The first French colony, Louisville. 'New World Claimed' is a malus given to Catholics in the early game if the Spaniards and Portuguese manage to get a Pope-sponsored monopoly over the New world
Louisville was originally seen as
the gateway for France to the New World: a half-way home for the ships en route to Canada. But within 10 years of its establishment, Louisville was already obsolete. Louisville was obsolete for two reasons:
-Her unforgiving climate made her uniquely poor as a half-way home. She was not a warm-water port, which led to the loss of several ships trying to return from Canada. Furthermore it would take centuries before the French would have developed the building techniques to deal with the acute cold of the Arctic.
-The long-range fishing ships which Louisville had been home to through the 1510s and 1500s were able to make a cross-Atlantic trip on their own.
The Herring Buss, a Flemish invention, was a long-coming technological advance past the age-old Viking Longship.

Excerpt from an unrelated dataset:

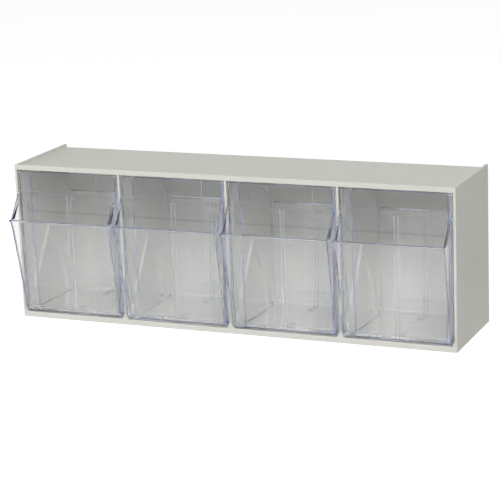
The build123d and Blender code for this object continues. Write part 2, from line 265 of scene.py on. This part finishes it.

It came out of financial necessity--namely a need to exploit their predominance over the Northern Atlantic. Busses would depart from Finistere and be out in sea for months at a time, only returning in the Fall, filled to the brim with fish--a trip thought impossible until 1520. Simon de Saint Omer already saw a great deal of potential in the ships: if the French could transverse the whole Atlantic in one go, then the colonization of the Americas could begin in earnest. But it wasn't until 1526 that such a voyage was tried, but in 1528 a buss containing 100 settlers landed on the island of Unamalik, the soon-to-be settlement of Villenueve.
The fortress of Villenueve
Now I will split up the discussion of early French colonization into 3 different topics--trade, French-native relations, and religion.

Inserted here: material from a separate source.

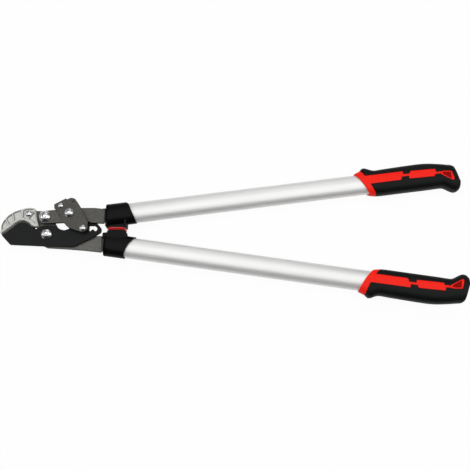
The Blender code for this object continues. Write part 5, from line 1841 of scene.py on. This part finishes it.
@dataclass
class Grip:
    """A grip: a red core that shows as its lip and its inlay, and a black soft sleeve round it.

    Both follow one surface: at each distance along the handle a rounded section runs from the inner
    edge to the outer edge, and leans back near the lip. The columns of the grid follow the inlay's
    two borders, so core and sleeve part exactly on them.
    """

    bench: Bench
    handle: Handle
    middle: float
    stretch: float
    bulge: float
    first: float = 0.3944
    half: float = 0.0150
    power: float = 2.7
    lip: float = 0.0110
    slant: float = 0.53
    fade: float = 0.050
    sink: float = 0.0004
    skin: float = 0.0013
    recess_depth: float = 0.0008
    end: float = 0.1652
    outside: int = 14
    outer: tuple[Point, ...] = mm(
        (0, 18), (11, 21.8), (19, 25.8), (31, 20.2), (48, 20.4), (88, 21.4), (113, 21.2), (133, 18.4),
        (148, 15.3), (155.5, 13.7), (159.4, 11.2), (161.2, 7), (163.2, -3), (165.2, -13),
    )
    inner: tuple[Point, ...] = mm(
        (0, -18.8), (11, -20.8), (30, -21.3), (70, -21.3), (113, -21.3), (129, -21), (139, -21.7),
        (148.5, -27.8), (154, -30.5), (159, -30), (162.6, -27.4), (164.4, -23.8), (165.2, -19),
    )
    thickness: tuple[Point, ...] = (
        (0.000, 0.90), (0.011, 0.95), (0.019, 1.0), (0.080, 1.0), (0.153, 1.0), (0.158, 0.95),
        (0.1625, 0.85), (0.1652, 0.68),
    )
    inlay_high: tuple[Point, ...] = mm(
        (0, 7.2), (75.3, 7.2), (75.5, 1.9), (85.7, 1.9), (87.5, 6.1), (127.8, 4.5), (128, -0.9),
        (135.6, -1.2), (140.5, -0.5), (152.8, -2), (155, -14),
    )
    inlay_low: tuple[Point, ...] = mm(
        (0, -7.2), (70.6, -7.2), (72.8, -1.9), (83.7, -1.9), (83.9, -6.7), (124.5, -7.9), (125.8, -4.6),
        (135.6, -4.6), (135.8, -6.2), (152.6, -18), (155, -16),
    )
    recess: Point = (0.1382, 0.1510)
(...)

Trade in the French Colonies
As I said, fishing was the main trade good of the French colonies during early exploration, and this remained the case until nearly 1600. The massive fishing areas of the Northern Atlantic allowed for a massive haul, to the degree that the design of the Flemish buss was held as a state secret for 2 decades before the English found a beached one in northern Scotland. Fishing was a fantastic market--it required little to no contact with the Indians, it was a food resource, and it was easily smoked and salted and sold across Europe. French smoked salmon became a Europe-wide delicacy through the early 16th century, and these funds were plowed back into the French commercial marine, which became one of the most innovative in the world, alongside the English and Portuguese.
But with the French settling of the Canadian coast came new trading goods, goods which relied on positive Franco-Indian relations. These goods were primarily 'military' goods, used to increase France's military capacity, but they soon became important in a colonial context. The dense forests of Sangueway became one of the largest sources of wood for French capital ships starting in 1560, but combined with Indian knowledge the elk wood led to a mass production of canoes and kayaks, which were by far the best way to travel across Canada until the 19th century. The copper mines of Kespek gave both copper which was sent east to be turned into cannon in France, but starting in 1540 was also used to arm the local Indian tribes.

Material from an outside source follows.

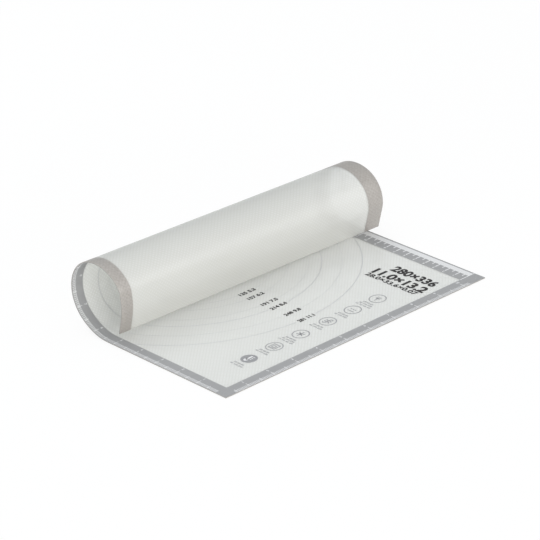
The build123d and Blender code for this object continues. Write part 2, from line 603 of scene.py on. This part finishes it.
class BAKINGMAT_PG_finish(bpy.types.PropertyGroup):
    """Colours and finishes"""

    silicone: bpy.props.FloatVectorProperty(
        name="Upper silicone", description="Milky silicone over the threads",
        default=(0.935, 0.94, 0.925), subtype="COLOR")
    # Darker than the upper silicone mostly as painted shade: the underside is the outside of the curl,
    # and this colour darkens it
    underside: bpy.props.FloatVectorProperty(
        name="Underside silicone", description="Milky silicone under the threads",
        default=(0.720, 0.719, 0.706), subtype="COLOR")
    glass_gap: bpy.props.FloatVectorProperty(
        name="Mesh gap", description="Silicone between the threads", default=(0.50, 0.49, 0.455),
        subtype="COLOR")
    silicone_glow: bpy.props.FloatVectorProperty(
        name="Glow", description="Light that soaks through the sheet", default=(0.95, 0.90, 0.74),
        subtype="COLOR")
    clear_tint: bpy.props.FloatVectorProperty(
        name="Clear tint", description="What is seen straight through", default=(0.970, 0.988, 0.998),
        subtype="COLOR")
    ink_through: bpy.props.FloatVectorProperty(
        name="Border from below", description="Border ink seen through the sheet",
        default=(0.375, 0.35, 0.325), subtype="COLOR")
    ink: bpy.props.FloatVectorProperty(
        name="Border ink", description="Grey of the printed border", default=(0.36, 0.36, 0.365),
        subtype="COLOR")
    light_ink: bpy.props.FloatVectorProperty(
        name="Light print", description="Rulers' marks and numbers", default=(0.78, 0.78, 0.785),
        subtype="COLOR")
    line_ink: bpy.props.FloatVectorProperty(
        name="Line ink", description="Measuring circles", default=(0.46, 0.46, 0.47),
        subtype="COLOR")
    sign_ink: bpy.props.FloatVectorProperty(
        name="Sign ink", description="Care signs", default=(0.28, 0.28, 0.29),
        subtype="COLOR")
    dark_ink: bpy.props.FloatVectorProperty(
        name="Black print", description="Bold numbers", default=(0.012, 0.010, 0.010),
        subtype="COLOR")
    weave_contrast: bpy.props.FloatProperty(
        name="Weave contrast", description="How much the mesh shows from above", default=0.17,
        subtype="FACTOR")
    underside_weave: bpy.props.FloatProperty(
        name="Underside weave", description="How much the mesh shows from below", default=0.28,
        subtype="FACTOR")
    glow_share: bpy.props.FloatProperty(
        name="Glow share", description="Share of light that soaks through", default=0.14,
        subtype="FACTOR")
    clear_share: bpy.props.FloatProperty(
        name="Clear share", description="Share seen straight through each face", default=0.33,
        subtype="FACTOR")
    silicone_roughness: bpy.props.FloatProperty(
        name="Silicone roughness", description="Satin finish of the sheet", default=0.42,
        subtype="FACTOR")
    gloss_share: bpy.props.FloatProperty(
        name="Gloss", description="Share of light that the smooth face mirrors", default=0.045,
        subtype="FACTOR")
    gloss_roughness: bpy.props.FloatProperty(
        name="Gloss roughness", description="Blur of what the smooth face mirrors", default=0.24,
        subtype="FACTOR")
    ink_roughness: bpy.props.FloatProperty(
        name="Ink roughness", description="Matt finish of the print", default=0.6,
        subtype="FACTOR")
    comb_share: bpy.props.FloatProperty(
        name="Comb line", description="Share of the pitch that a comb's light line takes",
        default=0.6, subtype="FACTOR")
    inch_comb_light: bpy.props.FloatProperty(
        name="Front comb strength", description="How light the front and left combs are",
        default=0.62, subtype="FACTOR")
    right_comb_light: bpy.props.FloatProperty(
        name="Right comb ground", description="How light the right comb is between its lines",
        default=0.68, subtype="FACTOR")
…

A depiction of urbanized fur traders, dated 1777. It was only in the 18th century that fur trading would become an urban venture, until then it was primarily the work of French frontiersmen who rarely saw 'civilization
But it was furs that became the primary good of Canada. Furs were to Canada what cotton was to the American South; just as cotton, a highly breathable cloth, became key to English survival in the hot climate of the South, furs, which provided much needed warmth, were key to French survival in the North. Eventually furs would become not only the main clothing of the French military in Canada, but would become a fashionable clothing item in and of itself.
French-Indian Relations
The transition to copper, furs, and logging as resources required a huge about-face from France's earlier Indian Policy. De Saint Omer saw the Indians as a potential threat, a de Villenuevan 'variable' which had to be controlled. This was possible in the settlements of Louisville and Villenueve, where the tribes were relatively small and unconnected to larger Indian nations. But the native American tribes remained the largest military force in the Americas until the 18th century, and once France moved out of the islands on the coast and started dealing with the tribes on the mainland, it became clear that she would have to take a more diplomatic approach. This led to the rise of one of France's greatest ambassadors, alongside d'Ursine in greatness. Firmin d'Estrees was one of the first generation born in French Canada, and he knew the language of the Huron and Mikmack tribes. His first negotiation occurred at the age of 16, when he was sent on his own from Villenueve to the tribes of Kespeck armed only with a brace of pistols and carrying a bag of shells and steel knives. The plan was to have him negotiate for mining rights for the French with these items alone.
When he met the tribal leader, he was taken aback. The Indians, who had a far better diet than the colonial Frenchmen, were on average a foot taller than the Canadiens, but the chief Hassun was by all records taller than 6'7". Moreover it seems that he had learned how to read from earlier French expeditions. D'Estrees came expecting that Hassun would ask for more materials (perhaps rifles), but was surprised when he communicated the French want to mine in the hills of Kespek. Hassun responded that he wanted two things: a treaty with the French saying that they wouldn't move troops onto the mainland, and to be converted to Catholicism. At the request of Hassun, d'Estrees baptized the whole Mikmak tribe (
This is a historical event! Although it was a Huron tribe which asked to be converted, and Cartier who was like 'oh yeah'...and didn't. Because Cartier was a dick.), and agreed that the French would ship Bibles to the tribe within the year's end. This was the beginning of generally positive French-Indian relations
A drawing of the Indians teaching French scouts how to use canoes to go across Lake Flanders
Religion in Canada, 1500-1550
Religion in early French Canada is a spotty subject. Unlike, say, the Spaniards, who explicitly colonized South America as a missionary act, the French saw Canada as a military holding, and it wasn't until very late that Canada had its own missionaries. This is odd considering that France was the center of Catholicism through the 16th century, producing most of the religion's monks as well as the Society of Jesu in the 1580s. But in some ways a lack of religiosity helped the Canadian colony greatly in the early 16th century. The French frontiersman, as a 'type' was a man who lived off the Indian tribes, who rarely saw the metropole. An ability to communicate with the Indians on their terms was the mainstay of the frontiersman's way of life, and indeed the key social trend in French Canada in until the 17th century was an integration with the Indians rather than the other way around.
This aroused horror in the French. Henri II considered a policy of separation of the French from the Indians, only convinced by the junior diplomat d'Estrees not to do so at the last minute (
Note: segregation between the French and Indians happened historically, which really weakened the urbanization of Canada). D'Estrees knew from experience that the Indians were open to conversion to French culture and religion, but that doing so required a great deal more tact than say, the Spaniard missionaries.
Instead, French missionary efforts came out of the old French monastic strategy of attaining faith through education and criticism. D'Estrees's first act in the French court was to try to convince Robert de Bosquet to allow monastic orders into the colonies. The Monastic orders, seen as an internationalistic and possibly destabilizing force, weren't allowed into Canada in the early 16th century. The first group of monks, a Franciscan order under Henri de Rouchlet, came to Villenueve in 1550. With this step, Canada had started along the path from frontier to colony.
Canada and the French Court in 1548, soon before the death of Henri II
*Although I don't like the term 'Indian', it was the term that contemporaries used so I guess I'll stick with it.